Handling data too big to fit in memory - what is MXNet's Keras generator analogue?

I’m doing training where my dataset won’t fit on single machine memory.

When I had similar problem in Keras I just used generators, for example the ones from keras.image.

What is the analogue in MXNet? I was looking into documentation on IO and on Gluon, but I didn’t find anything (or I’m wrong, for example datasets seem to have defined length and getter, so it seems like they’re stored in memory).

I think you want
mxnet.recordio.MXIndexedRecordIO.

It lets you randomly pull instances from a file into a batch, rather than pulling in the whole data file at once. Uses two files to do this. An index file, and the data file.

There are other similar iterators too, but I think that is the most flexible.

You need gluon.data.DataLoader and gluon.data.DataSet. Some tutorials are: 1, 2.

For example, in my case for semantic segmentation problems, I have a bunch of imgs-UniqueID.npy and imgs-UniqueID-mask.npy data in a directory with the following subdirectories training/imgs, training/masks, validation/imgs, validation/masks and so on for test (see code below). Then I am using the following dataset wrapper to load a single image:


import os
import numpy as np
import pandas as pd

from mxnet.gluon.data import dataset


class SemSegDataset(dataset.Dataset):
    """
    Usage: the user needs to provide a root directory that has the following structure: 

        root:
            training:
                imgs/
                masks/
            validation:
                imgs/
                masks/
            test:
                imgs/
                masks/


    Each of the corresponding imgs/ and masks/ directories must contain images (numpy format *.npy) where the mask has the same name component as the corresponding image. 
    E.g. img1 = 'img-2345-sdgh.npy'
         mask1= 'img-2345-sdgh-mask.npy'

    This is necessary so as the ordered dictionaries that are constructed to have the correcto correspondence between images and masks. 
    """

    def __init__(self, root, mode='train', transform=None,norm=None):

        # Transformation of augmented data
        self._mode = mode
        self._transform = transform
        self._norm = norm # Normalization of img

        # Take into account how root directory is entered
        if (root[-1]=='/'):
            self._root = root
        else :
            self._root = root + '/'


        if (self._mode == 'train'):
            self._root_img = self._root + 'training/imgs/'
            self._root_mask = self._root + 'training/masks/'

        elif (self._mode == 'val'):
            self._root_img = self._root + 'validation/imgs/'
            self._root_mask = self._root + 'validation/masks/'

        elif (self._mode == 'test'):
            self._root_img = self._root + 'test/imgs/'
            self._root_mask = self._root + 'test/masks/'

        else :
            raise Exception ('I was given inconcistent mode, available choices: {train, val, test}')

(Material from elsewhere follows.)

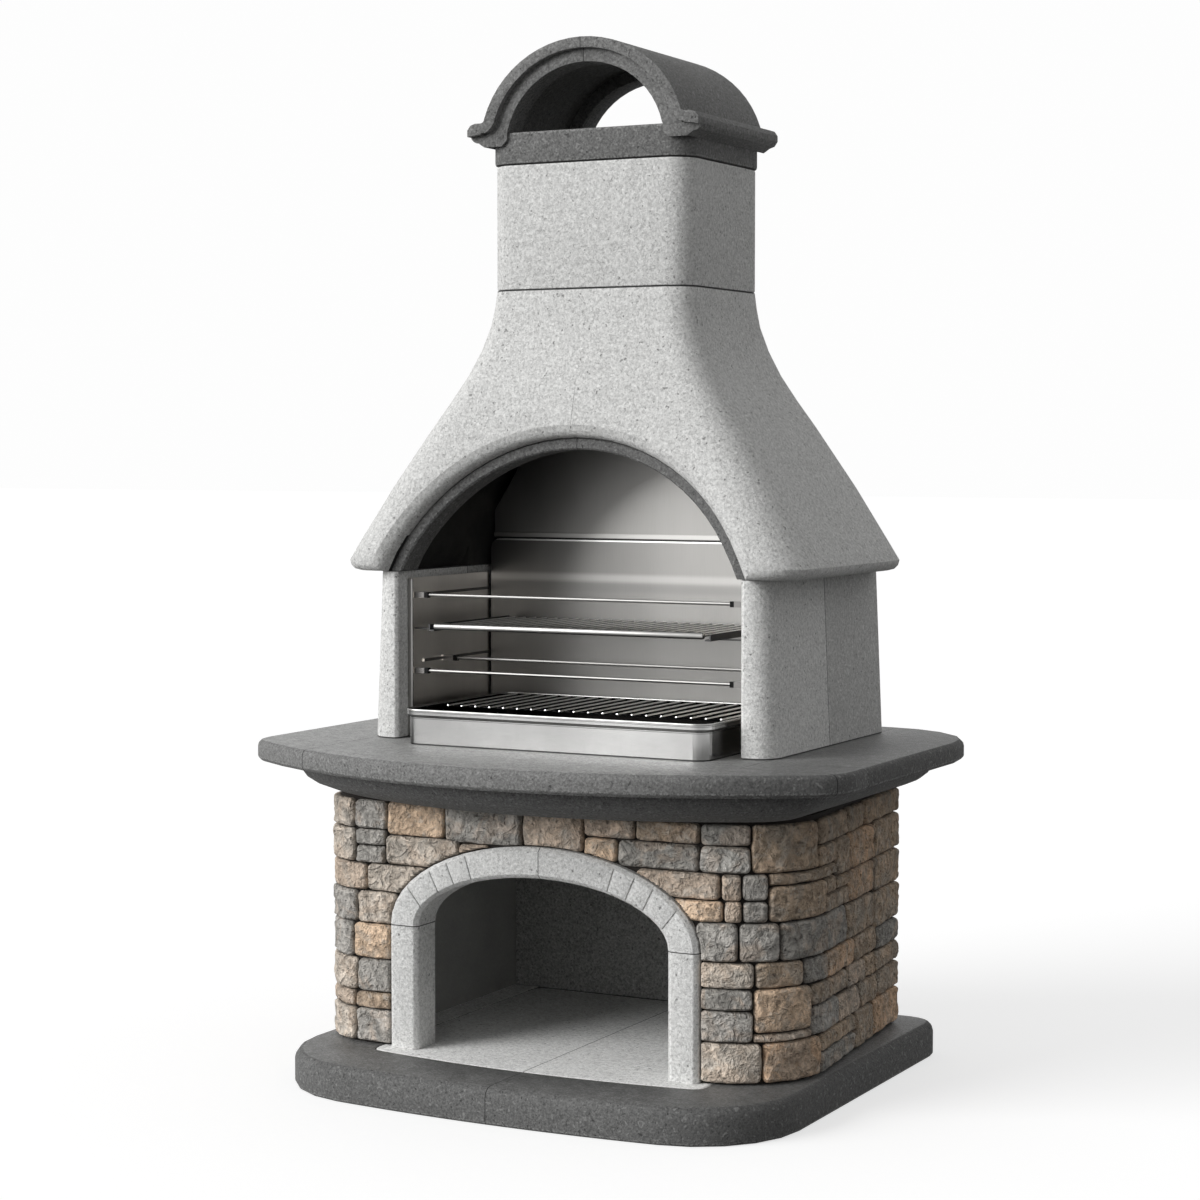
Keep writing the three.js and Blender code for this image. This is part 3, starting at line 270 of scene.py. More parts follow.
class Concrete(Finish):
    """Cast concrete: fine sand, short threads, grains, small pits, worn edges lightened partly as painted
    highlight, and dark joints.
    """

    def __init__(self, name, tone, recipe, painted_shade_right=0):
        super().__init__(name)
        self.body = grey(tone)
        self.recipe = recipe
        self.fleck = recipe["fleck"]
        self.sand = self.noise(recipe["sand"], 2, 0.7)
        thread = self.noise(THREAD_GRAIN, 2, 0.6, 1.0, shift=(5, 2, 7)).near(0.5, 0.012, 0.03)
        patch = self.noise(PATCH_GRAIN, 1, 0.5, shift=(2, 8, 1)).between(0.44, 0.56)
        grit = self.noise(GRIT_GRAIN, 1, 0.5, shift=(6, 2, 4))
        self.dark_threads = thread * patch
        self.light_threads = thread * (1 - patch)
        self.pits = 1 - grit.between(0.24, 0.29)
        self.grains = grit.between(0.63, 0.7)
        contrast = recipe["contrast"]
        cloud = self.noise(CLOUD_GRAIN, 3, 0.6)
        # Partly painted shading: lighter where the sand stands higher in the relief
        shade = 0.92 - contrast / 2 + 0.16 * cloud + contrast * self.sand
        # Painted shade: the shade is darkened towards the right side
        self.shade = shade * (1 - painted_shade_right * self.axis("X").between(*PAINTED_SHADE_REACH))

    def cast_color(self):
        speckle = self.recipe["speckle"]
        color = self.tinted(self.body, self.shade)
        color = self.mix(self.dark_threads * self.fleck, color, scaled(self.body, 0.4))
        light = (self.light_threads * 0.5 + self.grains).at_most(1)
        color = self.mix(light * self.fleck, color, speckle)
        color = self.mix(self.pits * 0.75, color, scaled(self.body, 0.3))
        # Partly painted highlight: rounded edges are lightened, as wear and as light along the arris
        edge_wear_and_highlight = self.attribute("edge") * self.sand.between(0.4, 0.6)
        return self.mix(edge_wear_and_highlight * self.fleck * 1.3, color, speckle)

    def lit_top_color(self, tone):
        """A trowelled top: its own tone, lighter than the sides partly as painted light from above, mottled,
        with fainter marks.
        """
        mottle = self.noise(MOTTLE_GRAIN, 4, 0.75, shift=(3, 3, 1))
        color = self.tinted(grey(tone), self.shade * (0.3 + 1.4 * mottle))
        color = self.mix(self.light_threads * self.fleck * 0.5, color, self.recipe["speckle"])
        return self.mix((self.dark_threads + self.pits).at_most(1) * 0.4, color, self.body)

    def relief(self):
        raised = self.sand * 0.5 + self.light_threads * 0.3 + self.grains * 0.3
        return self.bump(raised - self.dark_threads * 0.3 - self.pits, self.recipe["relief"])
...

        # Read images and masks list - sorted so they are in correspondence. 
        self._image_list = sorted(os.listdir(self._root_img))
        self._mask_list = sorted(os.listdir(self._root_mask))


        assert len(self._image_list) == len(self._mask_list), "Masks and labels do not have same numbers, error"


    def __getitem__(self, idx):

        base_filepath = os.path.join(self._root_img, self._image_list[idx])
        mask_filepath = os.path.join(self._root_mask, self._mask_list[idx])


        # load in float32
        base = np.load(base_filepath)
        base = base.astype(np.float32)

        mask = np.load(mask_filepath)
        mask = mask.astype(np.float32)


        if self._transform is not None:
            base, mask = self._transform(base, mask)
            if self._norm is not None:
                base = self._norm(base.astype(np.float32))

            return base.astype(np.float32), mask.astype(np.float32)

        else:
            if self._norm is not None:
                base = self._norm(base.astype(np.float32))

            return base.astype(np.float32), mask.astype(np.float32)

    def __len__(self):
        return len(self._image_list)
~                                                                     

This is more complicated as it is required the user to provide (optionally) a normalization function (for each image) (e.g. standardization) and a transform (this relates to data augmentation, see gluon tutorial). Then you can use this function (with a gluon.data.DataLoader) in a for loop to train your network in the following way.

# This is how you define it, with optional normalization and augmentation functions. 

Nbatch = 32

#tnorm = ISPRSNormal() # Some normalization function
tnorm = None
#ttransform = SemSegAugmentor() # Some data augmentation function 
ttransform = None
root = r'/home/foivos/Data/'
dataset = SemSegDataset(root,mode='train', norm=tnorm, transform=ttransform)
datagen = gluon.data.DataLoader(dataset,batch_size=Nbatch,last_batch='rollover',shuffle=True,num_workers=8)

and this is an example of a for loop to use it

for i, data in enumerate(datagen):
    imgs, masks = data
    # do stuff 

    break # this stops the iteration after first batch is loaded

Hope this helps. By the way, I don’t think numpy arrays are the most efficient way to go, works for me (but I haven’t done thorough code profiling).

1 Like

Hi Foivos what is the reason you stayed with one file per image? Wouldn’t it be more efficient to pack multiple records in .rec files and batch from those files?

1 Like

Hi @olivcruche, when I started writing my code for semantic segmentation problems I needed custom image+mask transformations that at least back then (1.5y ago) didn’t exist in mxnet (or I couldn’t find them). So I coded up everything using opencv (in fact I started my deep learning journey with TF). Then - since this isn’t a bottleneck in my experiments - I stack with it. I want to explore the option of .rec files too, it is in my TODO list (no time for now).

Cheers,
F.